Scripts that build objects

################

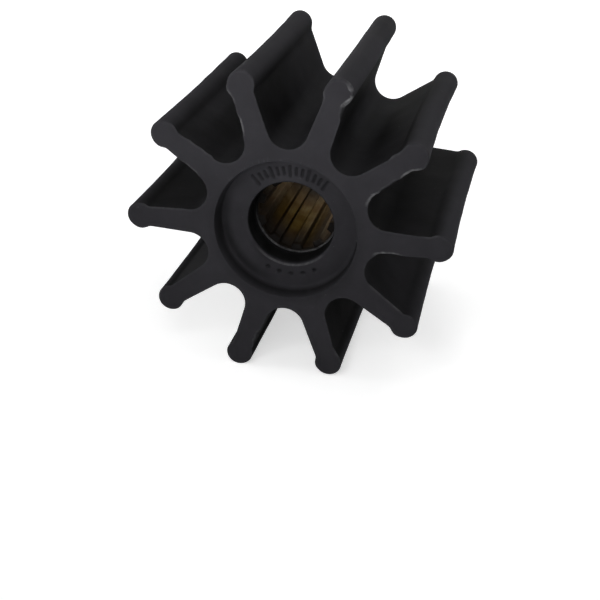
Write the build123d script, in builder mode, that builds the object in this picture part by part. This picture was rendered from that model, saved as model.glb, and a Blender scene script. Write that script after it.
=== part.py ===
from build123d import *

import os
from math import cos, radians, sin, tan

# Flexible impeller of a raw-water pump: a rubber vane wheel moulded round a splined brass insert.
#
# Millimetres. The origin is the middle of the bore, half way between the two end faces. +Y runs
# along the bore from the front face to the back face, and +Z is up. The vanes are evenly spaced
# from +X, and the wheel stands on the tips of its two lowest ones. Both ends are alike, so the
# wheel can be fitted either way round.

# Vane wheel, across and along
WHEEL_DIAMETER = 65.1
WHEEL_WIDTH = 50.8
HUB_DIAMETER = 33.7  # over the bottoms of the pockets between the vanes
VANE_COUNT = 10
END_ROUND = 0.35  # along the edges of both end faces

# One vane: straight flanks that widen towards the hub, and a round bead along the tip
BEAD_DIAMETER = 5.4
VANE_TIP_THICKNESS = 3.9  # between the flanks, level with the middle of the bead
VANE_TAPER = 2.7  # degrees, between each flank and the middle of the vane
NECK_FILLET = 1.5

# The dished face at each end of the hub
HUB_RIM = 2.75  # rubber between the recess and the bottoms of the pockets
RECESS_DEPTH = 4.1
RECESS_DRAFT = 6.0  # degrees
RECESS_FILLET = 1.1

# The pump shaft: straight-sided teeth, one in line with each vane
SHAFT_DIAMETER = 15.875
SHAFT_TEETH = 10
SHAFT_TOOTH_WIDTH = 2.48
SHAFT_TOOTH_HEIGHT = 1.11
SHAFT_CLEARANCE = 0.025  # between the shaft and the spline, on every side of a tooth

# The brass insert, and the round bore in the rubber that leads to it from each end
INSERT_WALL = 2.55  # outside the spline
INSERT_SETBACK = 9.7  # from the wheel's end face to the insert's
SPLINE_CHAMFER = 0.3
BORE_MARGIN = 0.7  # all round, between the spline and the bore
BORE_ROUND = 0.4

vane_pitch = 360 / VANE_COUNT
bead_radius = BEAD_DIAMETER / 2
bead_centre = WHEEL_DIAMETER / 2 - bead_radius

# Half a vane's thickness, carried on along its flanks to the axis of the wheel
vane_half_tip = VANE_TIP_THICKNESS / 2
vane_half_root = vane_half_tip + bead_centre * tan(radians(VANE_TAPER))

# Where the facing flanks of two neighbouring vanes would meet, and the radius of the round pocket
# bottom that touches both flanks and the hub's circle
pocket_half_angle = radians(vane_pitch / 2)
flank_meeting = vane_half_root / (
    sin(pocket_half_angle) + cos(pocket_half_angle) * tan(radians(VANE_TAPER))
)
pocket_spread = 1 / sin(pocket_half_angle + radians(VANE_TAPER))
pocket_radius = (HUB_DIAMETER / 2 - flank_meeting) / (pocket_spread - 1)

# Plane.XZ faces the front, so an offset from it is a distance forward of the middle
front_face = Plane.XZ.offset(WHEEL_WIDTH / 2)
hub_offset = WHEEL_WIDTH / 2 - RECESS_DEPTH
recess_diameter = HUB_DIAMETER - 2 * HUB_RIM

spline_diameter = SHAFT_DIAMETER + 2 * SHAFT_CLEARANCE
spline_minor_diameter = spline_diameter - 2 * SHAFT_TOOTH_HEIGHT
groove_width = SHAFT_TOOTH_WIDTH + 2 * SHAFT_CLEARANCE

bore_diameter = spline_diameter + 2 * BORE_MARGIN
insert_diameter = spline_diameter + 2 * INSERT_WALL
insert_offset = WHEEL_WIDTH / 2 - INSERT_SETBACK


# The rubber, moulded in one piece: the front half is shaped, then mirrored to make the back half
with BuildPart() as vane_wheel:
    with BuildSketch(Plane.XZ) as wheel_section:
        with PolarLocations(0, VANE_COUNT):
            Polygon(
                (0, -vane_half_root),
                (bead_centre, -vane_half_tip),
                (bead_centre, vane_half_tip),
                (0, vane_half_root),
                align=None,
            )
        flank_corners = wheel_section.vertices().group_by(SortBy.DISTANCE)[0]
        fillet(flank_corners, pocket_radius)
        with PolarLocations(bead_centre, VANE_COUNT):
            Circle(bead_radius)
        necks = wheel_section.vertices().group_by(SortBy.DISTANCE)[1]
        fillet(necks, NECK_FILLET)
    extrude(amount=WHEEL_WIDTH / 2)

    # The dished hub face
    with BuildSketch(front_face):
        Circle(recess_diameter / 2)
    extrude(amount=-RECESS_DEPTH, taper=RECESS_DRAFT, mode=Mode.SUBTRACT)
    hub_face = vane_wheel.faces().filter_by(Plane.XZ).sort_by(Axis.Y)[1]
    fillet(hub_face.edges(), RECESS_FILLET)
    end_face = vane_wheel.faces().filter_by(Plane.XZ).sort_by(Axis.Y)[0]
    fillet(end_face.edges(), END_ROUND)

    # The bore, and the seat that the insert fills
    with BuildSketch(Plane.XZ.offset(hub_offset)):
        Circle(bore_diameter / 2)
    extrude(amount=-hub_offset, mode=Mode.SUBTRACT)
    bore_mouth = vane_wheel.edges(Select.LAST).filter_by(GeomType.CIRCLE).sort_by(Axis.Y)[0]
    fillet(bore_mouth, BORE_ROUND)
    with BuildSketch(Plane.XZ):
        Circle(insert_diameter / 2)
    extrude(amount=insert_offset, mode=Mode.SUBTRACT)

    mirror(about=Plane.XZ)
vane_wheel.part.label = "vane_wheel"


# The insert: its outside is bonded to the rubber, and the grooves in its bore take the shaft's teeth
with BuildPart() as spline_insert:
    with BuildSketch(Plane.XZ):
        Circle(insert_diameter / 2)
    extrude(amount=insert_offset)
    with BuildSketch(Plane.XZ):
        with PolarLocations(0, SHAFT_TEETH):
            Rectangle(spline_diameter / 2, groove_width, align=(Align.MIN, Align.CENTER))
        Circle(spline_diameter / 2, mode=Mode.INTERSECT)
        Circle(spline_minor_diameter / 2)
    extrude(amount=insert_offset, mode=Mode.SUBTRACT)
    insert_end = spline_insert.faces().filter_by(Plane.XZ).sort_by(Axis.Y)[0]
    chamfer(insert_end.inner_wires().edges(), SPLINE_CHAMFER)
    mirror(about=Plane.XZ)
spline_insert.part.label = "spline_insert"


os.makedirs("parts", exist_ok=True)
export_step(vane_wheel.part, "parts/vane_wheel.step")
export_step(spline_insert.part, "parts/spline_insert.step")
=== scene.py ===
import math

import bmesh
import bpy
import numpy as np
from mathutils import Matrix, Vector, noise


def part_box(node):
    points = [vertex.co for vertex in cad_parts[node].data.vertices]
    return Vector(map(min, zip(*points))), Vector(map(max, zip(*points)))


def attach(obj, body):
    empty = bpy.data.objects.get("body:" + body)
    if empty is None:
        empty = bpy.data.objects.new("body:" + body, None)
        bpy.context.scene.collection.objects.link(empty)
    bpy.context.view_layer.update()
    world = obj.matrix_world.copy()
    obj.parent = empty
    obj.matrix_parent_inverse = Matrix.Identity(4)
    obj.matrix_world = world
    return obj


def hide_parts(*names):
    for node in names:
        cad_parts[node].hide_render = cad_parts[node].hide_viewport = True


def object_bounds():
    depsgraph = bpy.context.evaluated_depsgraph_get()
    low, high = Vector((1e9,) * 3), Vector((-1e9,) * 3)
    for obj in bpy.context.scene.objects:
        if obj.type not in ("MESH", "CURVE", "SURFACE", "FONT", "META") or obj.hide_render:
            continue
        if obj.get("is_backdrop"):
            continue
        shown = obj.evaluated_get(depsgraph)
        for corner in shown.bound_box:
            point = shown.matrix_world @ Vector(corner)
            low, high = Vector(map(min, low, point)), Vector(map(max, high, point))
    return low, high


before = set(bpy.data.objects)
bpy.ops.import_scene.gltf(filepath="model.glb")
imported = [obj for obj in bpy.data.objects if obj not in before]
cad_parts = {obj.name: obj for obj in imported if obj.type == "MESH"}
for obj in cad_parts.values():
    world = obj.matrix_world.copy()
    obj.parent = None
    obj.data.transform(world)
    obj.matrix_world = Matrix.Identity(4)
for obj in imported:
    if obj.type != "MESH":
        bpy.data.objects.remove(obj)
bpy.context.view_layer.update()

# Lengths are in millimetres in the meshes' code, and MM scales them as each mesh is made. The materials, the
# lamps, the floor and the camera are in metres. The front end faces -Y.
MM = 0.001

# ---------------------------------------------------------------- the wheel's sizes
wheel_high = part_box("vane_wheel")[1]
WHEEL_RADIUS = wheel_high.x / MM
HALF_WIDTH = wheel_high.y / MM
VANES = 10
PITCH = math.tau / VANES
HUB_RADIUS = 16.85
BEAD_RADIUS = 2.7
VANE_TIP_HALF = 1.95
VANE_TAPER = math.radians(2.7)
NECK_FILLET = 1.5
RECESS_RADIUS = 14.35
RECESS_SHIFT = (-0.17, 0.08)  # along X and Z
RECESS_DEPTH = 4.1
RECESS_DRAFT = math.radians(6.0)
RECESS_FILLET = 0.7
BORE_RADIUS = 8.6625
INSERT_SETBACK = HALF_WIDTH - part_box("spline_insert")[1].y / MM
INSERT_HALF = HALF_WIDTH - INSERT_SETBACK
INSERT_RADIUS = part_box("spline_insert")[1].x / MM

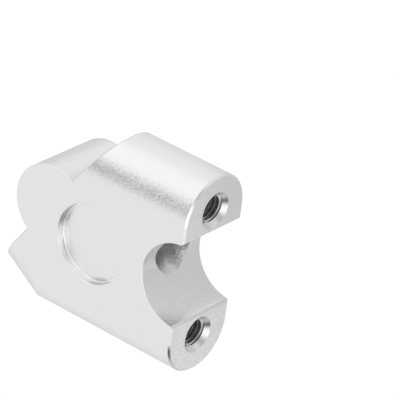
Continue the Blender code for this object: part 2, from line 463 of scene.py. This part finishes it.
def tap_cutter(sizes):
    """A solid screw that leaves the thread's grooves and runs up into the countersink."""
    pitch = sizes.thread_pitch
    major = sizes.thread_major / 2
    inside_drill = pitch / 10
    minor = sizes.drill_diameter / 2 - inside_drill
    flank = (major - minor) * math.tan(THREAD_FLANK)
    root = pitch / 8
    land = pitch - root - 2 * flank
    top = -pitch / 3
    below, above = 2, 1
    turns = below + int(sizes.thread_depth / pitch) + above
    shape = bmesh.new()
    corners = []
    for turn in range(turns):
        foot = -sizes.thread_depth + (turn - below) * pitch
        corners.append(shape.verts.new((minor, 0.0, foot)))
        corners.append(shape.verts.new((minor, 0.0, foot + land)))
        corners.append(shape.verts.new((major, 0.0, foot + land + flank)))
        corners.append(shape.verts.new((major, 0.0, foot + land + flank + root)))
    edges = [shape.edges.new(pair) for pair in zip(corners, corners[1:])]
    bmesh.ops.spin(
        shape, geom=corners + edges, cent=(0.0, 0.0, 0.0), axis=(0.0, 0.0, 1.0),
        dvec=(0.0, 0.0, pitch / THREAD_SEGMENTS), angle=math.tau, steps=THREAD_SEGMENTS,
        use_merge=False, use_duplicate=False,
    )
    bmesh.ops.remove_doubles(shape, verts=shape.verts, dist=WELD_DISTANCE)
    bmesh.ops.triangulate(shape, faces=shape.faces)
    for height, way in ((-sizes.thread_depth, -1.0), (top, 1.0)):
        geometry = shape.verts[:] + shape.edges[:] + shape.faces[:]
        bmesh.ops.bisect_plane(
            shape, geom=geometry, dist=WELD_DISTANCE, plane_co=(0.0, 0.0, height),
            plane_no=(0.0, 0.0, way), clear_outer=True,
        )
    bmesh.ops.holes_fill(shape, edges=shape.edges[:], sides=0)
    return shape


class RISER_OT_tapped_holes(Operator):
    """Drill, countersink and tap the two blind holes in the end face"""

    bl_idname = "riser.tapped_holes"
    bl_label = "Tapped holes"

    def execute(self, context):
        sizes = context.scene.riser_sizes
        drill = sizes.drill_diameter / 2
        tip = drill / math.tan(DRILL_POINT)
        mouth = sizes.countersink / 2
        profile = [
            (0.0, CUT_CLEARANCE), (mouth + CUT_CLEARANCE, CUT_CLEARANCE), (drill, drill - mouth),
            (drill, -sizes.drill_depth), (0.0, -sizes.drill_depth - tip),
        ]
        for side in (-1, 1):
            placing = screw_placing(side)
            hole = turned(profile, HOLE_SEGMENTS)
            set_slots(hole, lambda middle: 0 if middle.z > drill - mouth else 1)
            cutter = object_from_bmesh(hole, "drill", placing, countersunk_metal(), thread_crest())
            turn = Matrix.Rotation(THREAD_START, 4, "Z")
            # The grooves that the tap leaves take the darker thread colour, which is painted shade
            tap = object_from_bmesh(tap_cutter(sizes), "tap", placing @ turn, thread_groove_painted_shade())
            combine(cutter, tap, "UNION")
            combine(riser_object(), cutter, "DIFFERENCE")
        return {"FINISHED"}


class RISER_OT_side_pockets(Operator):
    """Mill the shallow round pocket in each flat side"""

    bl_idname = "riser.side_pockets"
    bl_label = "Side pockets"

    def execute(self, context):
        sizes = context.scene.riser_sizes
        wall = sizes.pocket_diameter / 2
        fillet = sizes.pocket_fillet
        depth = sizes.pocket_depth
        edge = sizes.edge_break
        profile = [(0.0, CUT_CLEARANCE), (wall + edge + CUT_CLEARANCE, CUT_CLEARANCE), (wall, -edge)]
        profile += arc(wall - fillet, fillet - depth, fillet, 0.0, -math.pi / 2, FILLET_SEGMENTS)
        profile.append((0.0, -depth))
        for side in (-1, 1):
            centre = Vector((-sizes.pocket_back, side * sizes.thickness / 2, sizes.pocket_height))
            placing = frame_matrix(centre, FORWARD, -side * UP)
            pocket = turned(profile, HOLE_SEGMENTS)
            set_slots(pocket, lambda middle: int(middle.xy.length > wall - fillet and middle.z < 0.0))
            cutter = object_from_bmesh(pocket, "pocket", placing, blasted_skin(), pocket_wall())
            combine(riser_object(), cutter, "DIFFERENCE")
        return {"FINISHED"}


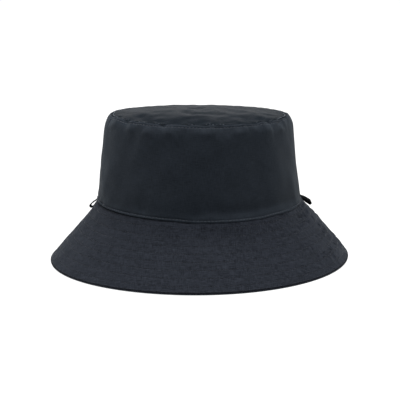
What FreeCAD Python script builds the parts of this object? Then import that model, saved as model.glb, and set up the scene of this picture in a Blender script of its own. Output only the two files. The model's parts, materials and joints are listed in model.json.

################

Print the lines above, unchanged, from the start of the records to the line with "from math import cos, radians, sin, tan", including that final line.

-- COMPLETED TASK --
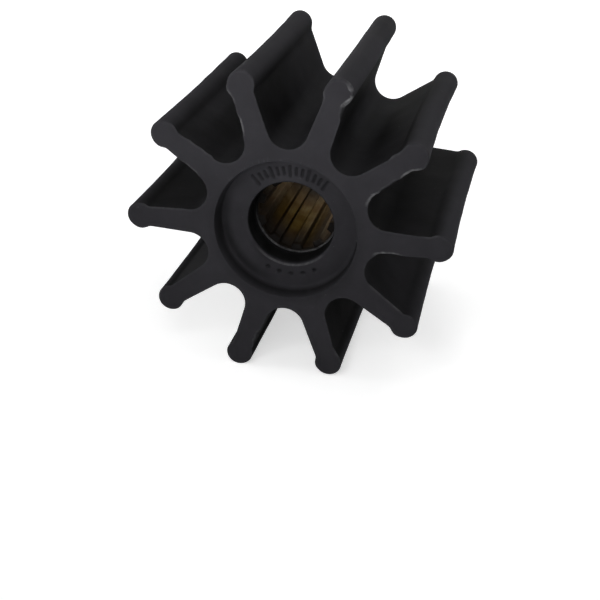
Write the build123d script, in builder mode, that builds the object in this picture part by part. This picture was rendered from that model, saved as model.glb, and a Blender scene script. Write that script after it.
=== part.py ===
from build123d import *

import os
from math import cos, radians, sin, tan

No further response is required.